The choice between the front page and domestic life was stark. Mary felt that she could be a successful reporter or she could be happily married—not both—even as the 1960s tumultuously shuffled the American social order, opening doors for women and minorities that had long been closed.
By 1967, if there had been a physical relationship between Mary and Clark, it was a thing of the past. Their repartee remained flirtatious, and with Clark leaving the New York Post, Mary clung, against her better judgment, to the possibility of a lasting relationship or perhaps even marriage. When several dates between Clark’s son Tim and Mary’s niece Polly sputtered, Mary wondered to Clark, in April 1967, “Are we McGrorys too exacting, or are you Clarks too cavalier?”
Mary and Clark celebrated their mutual birthday together in New York in August 1967. He dropped her a note afterwards: “Sweet Mary, we had such fun on our birthday didn’t we? And you were a darling to come up and co-celebrate it (or is that sacrilegious?) Love to you, dear. Blair.”

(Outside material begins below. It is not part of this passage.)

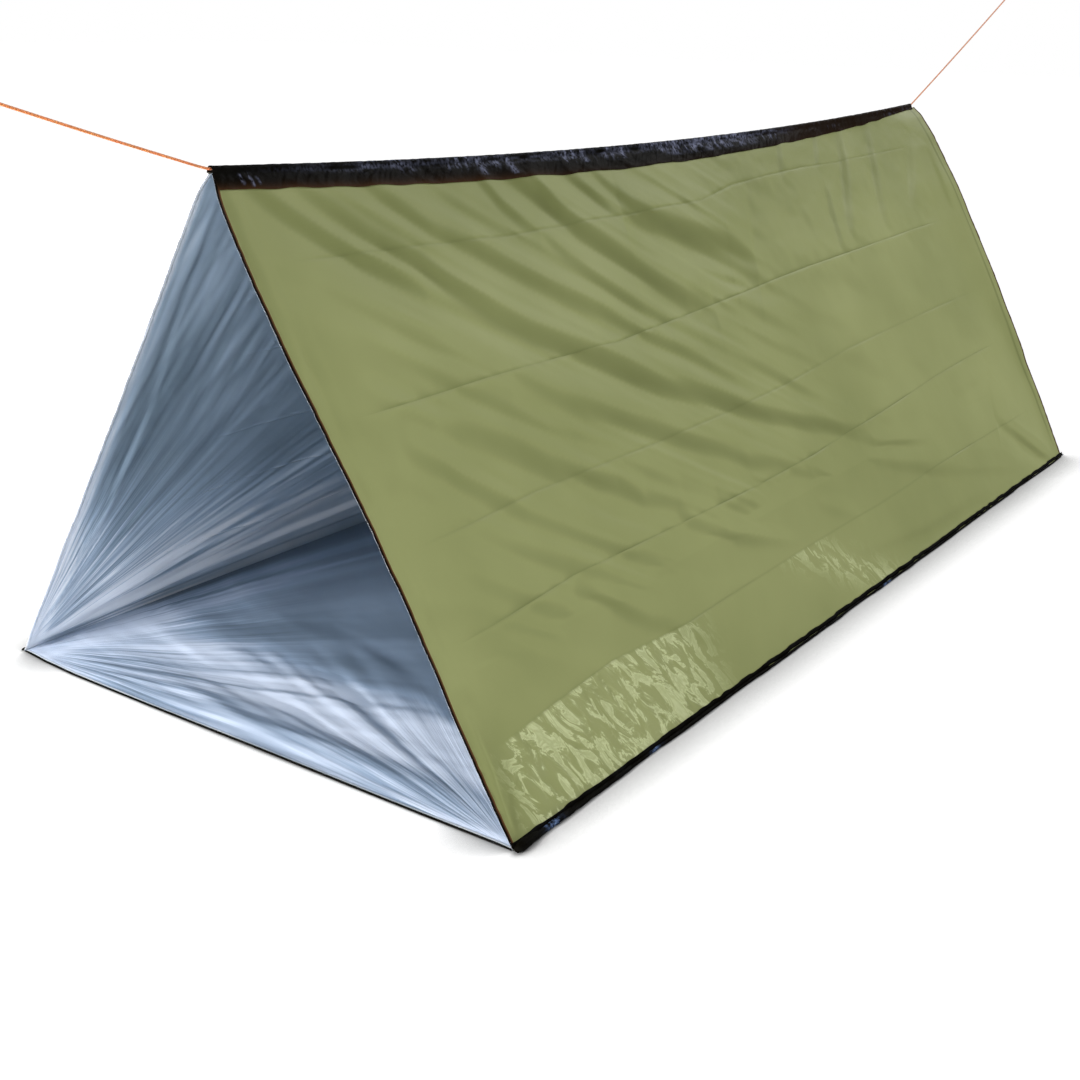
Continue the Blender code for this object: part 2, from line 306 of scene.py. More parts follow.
# Folds in the right wall, as half width, steepness and the route's places along and up the wall
right_folds = [
    (0.015, 0.40, [(-1.098, 0.985), (-0.977, 0.887), (-0.896, 0.839), (-0.848, 0.790), (-0.767, 0.726),
        (-0.703, 0.685), (-0.622, 0.645), (-0.558, 0.613), (-0.477, 0.565), (-0.413, 0.532),
        (-0.316, 0.492), (-0.219, 0.452), (-0.106, 0.403), (0.007, 0.363), (0.136, 0.318),
        (0.250, 0.290)]),
    (0.011, 0.26, [(-1.185, 0.990), (-1.114, 0.923), (-1.058, 0.879), (-1.009, 0.847), (-0.900, 0.795)]),
    (0.013, 0.26, [(-0.960, 0.985), (-0.832, 0.879), (-0.751, 0.843), (-0.654, 0.782), (-0.574, 0.734),
        (-0.493, 0.690), (-0.413, 0.641), (-0.340, 0.601), (-0.225, 0.555)]),
    (0.013, 0.18, [(-0.565, 0.860), (-0.517, 0.806), (-0.461, 0.758), (-0.404, 0.710), (-0.364, 0.677),
        (-0.290, 0.640)]),
    (0.011, 0.20, [(-0.670, 0.985), (-0.630, 0.911), (-0.598, 0.879), (-0.560, 0.850)]),
    (0.018, 0.34, [(-0.600, 0.990), (-0.525, 0.927), (-0.493, 0.895), (-0.445, 0.847), (-0.388, 0.806),
        (-0.332, 0.766), (-0.267, 0.718), (-0.203, 0.677), (-0.120, 0.645)]),
    (0.009, 0.20, [(-0.540, 0.985), (-0.517, 0.955), (-0.493, 0.911), (-0.470, 0.880)]),
    (0.012, 0.16, [(-0.430, 0.985), (-0.364, 0.919), (-0.324, 0.871), (-0.280, 0.840)]),
    (0.012, 0.16, [(-0.340, 0.980), (-0.300, 0.927), (-0.251, 0.879), (-0.190, 0.850)]),
    (0.026, 0.30, [(-0.290, 0.870), (-0.146, 0.823), (-0.074, 0.798), (0.031, 0.766), (0.110, 0.720)]),
    (0.006, 0.22, [(-0.110, 0.735), (-0.040, 0.700), (0.040, 0.672)]),
    (0.016, 0.24, [(-0.800, 0.620), (-0.703, 0.560), (-0.654, 0.532), (-0.574, 0.500), (-0.493, 0.468),
        (-0.380, 0.411), (-0.316, 0.379), (-0.251, 0.339), (-0.171, 0.315), (-0.050, 0.290)]),
    (0.015, 0.22, [(-1.000, 0.595), (-0.921, 0.548), (-0.856, 0.508), (-0.800, 0.468), (-0.735, 0.435),
        (-0.671, 0.395), (-0.610, 0.345)]),
    (0.013, 0.15, [(-0.740, 0.438), (-0.654, 0.403), (-0.606, 0.355), (-0.500, 0.318)]),
    (0.010, 0.20, [(-1.100, 0.560), (-1.034, 0.516), (-1.009, 0.492), (-0.961, 0.460), (-0.900, 0.425)]),
    (0.006, 0.16, [(-0.985, 0.535), (-0.930, 0.490), (-0.880, 0.450)]),
    (0.006, 0.14, [(-0.760, 0.535), (-0.687, 0.492), (-0.600, 0.450)]),
    (0.015, 0.25, [(-0.880, 0.285), (-0.808, 0.226), (-0.775, 0.194), (-0.735, 0.165), (-0.695, 0.149),
        (-0.622, 0.105), (-0.550, 0.070)]),
    (0.013, 0.30, [(-0.540, 0.290), (-0.461, 0.242), (-0.396, 0.214), (-0.332, 0.194), (-0.251, 0.165),
        (-0.130, 0.130)]),
    (0.017, 0.16, [(-0.400, 0.292), (-0.267, 0.250), (-0.171, 0.218), (-0.090, 0.185), (0.060, 0.135)]),
    (0.015, 0.14, [(-0.280, 0.295), (-0.090, 0.266), (0.007, 0.234), (0.120, 0.190)]),
    (0.018, 0.18, [(0.050, 0.270), (0.192, 0.218), (0.354, 0.169), (0.442, 0.141), (0.555, 0.113),
        (0.676, 0.089), (0.797, 0.065), (0.918, 0.040), (1.020, 0.015)]),
    (0.009, 0.14, [(0.100, 0.310), (0.273, 0.250), (0.442, 0.214), (0.520, 0.200)]),
    (0.012, 0.18, [(-0.080, 0.090), (0.112, 0.060), (0.313, 0.040), (0.555, 0.036), (0.700, 0.028)]),
    (0.014, 0.42, [(0.890, 0.165), (0.975, 0.113), (1.039, 0.065), (1.104, 0.018), (1.135, -0.015)]),
    (0.015, 0.22, [(0.760, 0.985), (0.717, 0.903), (0.660, 0.823), (0.604, 0.758), (0.575, 0.715)]),
    (0.014, 0.18, [(0.930, 0.985), (0.880, 0.905), (0.838, 0.830), (0.797, 0.758), (0.780, 0.710)]),
    (0.016, 0.14, [(1.140, 0.930), (1.104, 0.895), (1.039, 0.815), (0.960, 0.735)]),
    (0.010, 0.16, [(1.185, 0.880), (1.176, 0.820), (1.168, 0.750), (1.166, 0.700)]),
    (0.011, 0.16, [(0.575, 0.850), (0.547, 0.798), (0.515, 0.718), (0.500, 0.690)]),
    (0.009, 0.14, [(0.450, 0.990), (0.410, 0.940), (0.370, 0.880)]),
    (0.009, 0.14, [(0.640, 0.990), (0.600, 0.940), (0.560, 0.890)]),
    (0.010, 0.15, [(0.730, 0.260), (0.850, 0.272), (0.990, 0.288)]),
    (0.006, 0.50, [(-1.212, -0.020), (-1.200, 0.040), (-1.190, 0.100), (-1.186, 0.190)]),
]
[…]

But then, in September 1967, Clark wrote her again with devastating news. “By now you will have guessed my secret—what I couldn’t bring myself to tell you on the phone Saturday. . . . I’m going abroad to meet a girl about whom I’m most serious; who I expect to marry.” The woman, twenty-nine-year-old Joanna Rostropowicz, was a Polish sociologist and a divorced mother. The letter closed, “The fact is that I have inhibitions about telling you this central fact of my life. What that means about me and about you, I don’t know, really. I tell it to you now, asking you to forgive my clumsiness, as you have so often. And I send you, dearest Mary, very much love. Blair.”